But there’s a matching current saying “keep it simple and controllable.” You can hear it in Kevin Kuipers on single agents, in Simon Willison on tight prompts, in Jeff Su on surgical precision. The assistant that respects your steering wheel might win more trust than the one that tries to drive.
And then there’s the human bit that doesn’t go away. Nisheeth Vishnoi reminds that a well-formed sentence isn’t a life. Khürt Williams reminds that inboxes are still made of attention, not storage space. Simon Willison reminds that the right answer in the wrong moment is the wrong answer.

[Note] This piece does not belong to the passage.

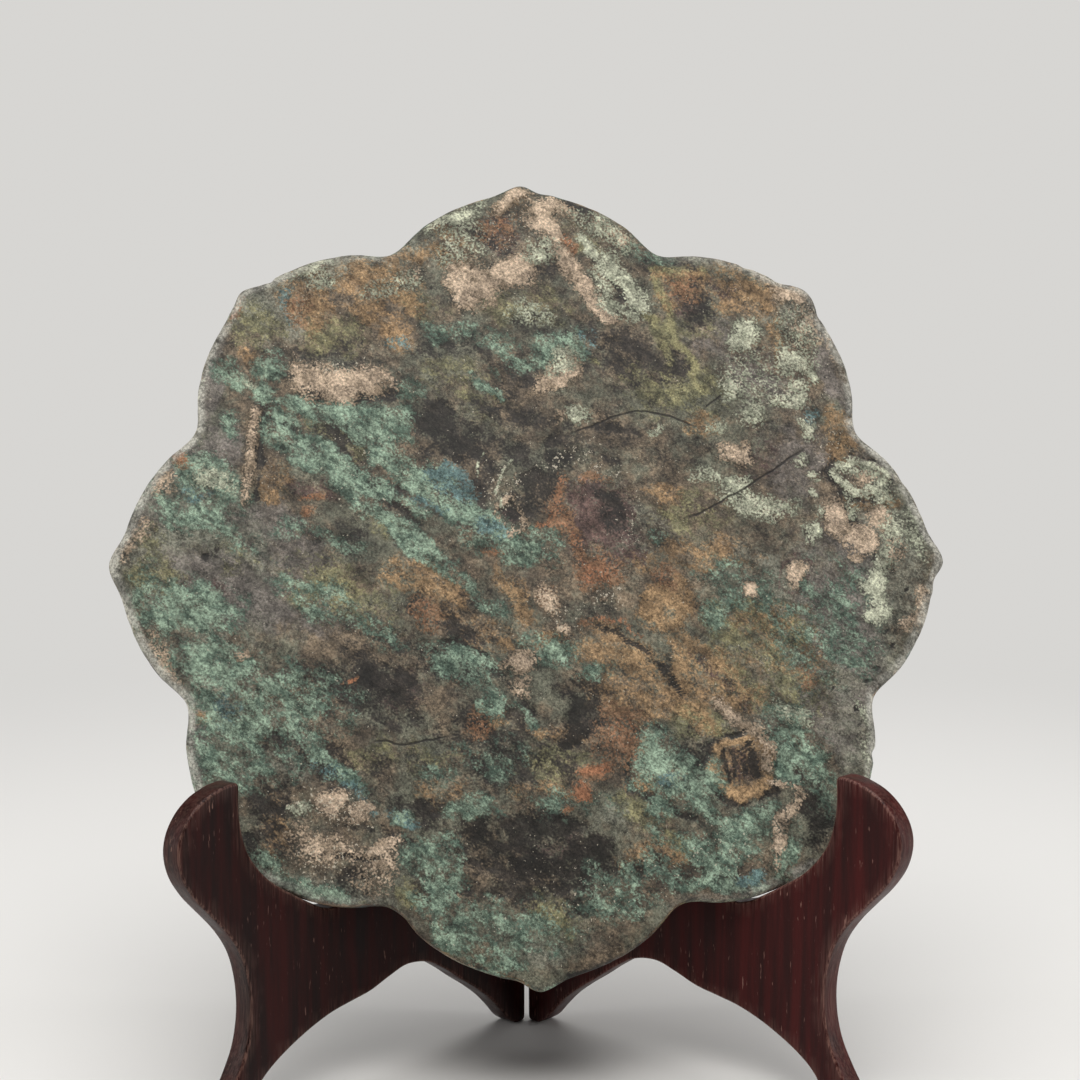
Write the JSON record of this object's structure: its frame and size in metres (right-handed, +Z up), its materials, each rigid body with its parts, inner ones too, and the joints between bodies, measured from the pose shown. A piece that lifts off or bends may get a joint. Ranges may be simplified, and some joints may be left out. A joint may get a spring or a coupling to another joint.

If any of these threads tug at your curiosity, the original posts go deeper and sharper. These writers are not waving banners; they’re poking at the small corners where usage turns into habit. That’s the interesting part. That’s where “a model” becomes part of the day, like a kettle on the stove or the notes app you keep reopening. Some weeks it looks like a parade. This one looked like home improvement.
I’d keep an eye on Pulse rolling into more hands, on developer takes comparing Codex and Claude Code in the wild, and on what happens to prompting styles now that GPT-5 seems to prefer clean tickets over chatter. If ad-like elements sneak into the assistant brief, you’ll feel it quick. If they don’t, and the brief keeps saving time, the bundle gets tighter.
Little thing to end on: that 73% non-work stat from Tanay Jaipuria is a tell. ChatGPT isn’t just a tool you clock into. It’s turning into the default helper for the small things. The kind of helper that reminds you to buy cilantro and then fixes your SVG alt text. Sounds ordinary. That’s why it’s big.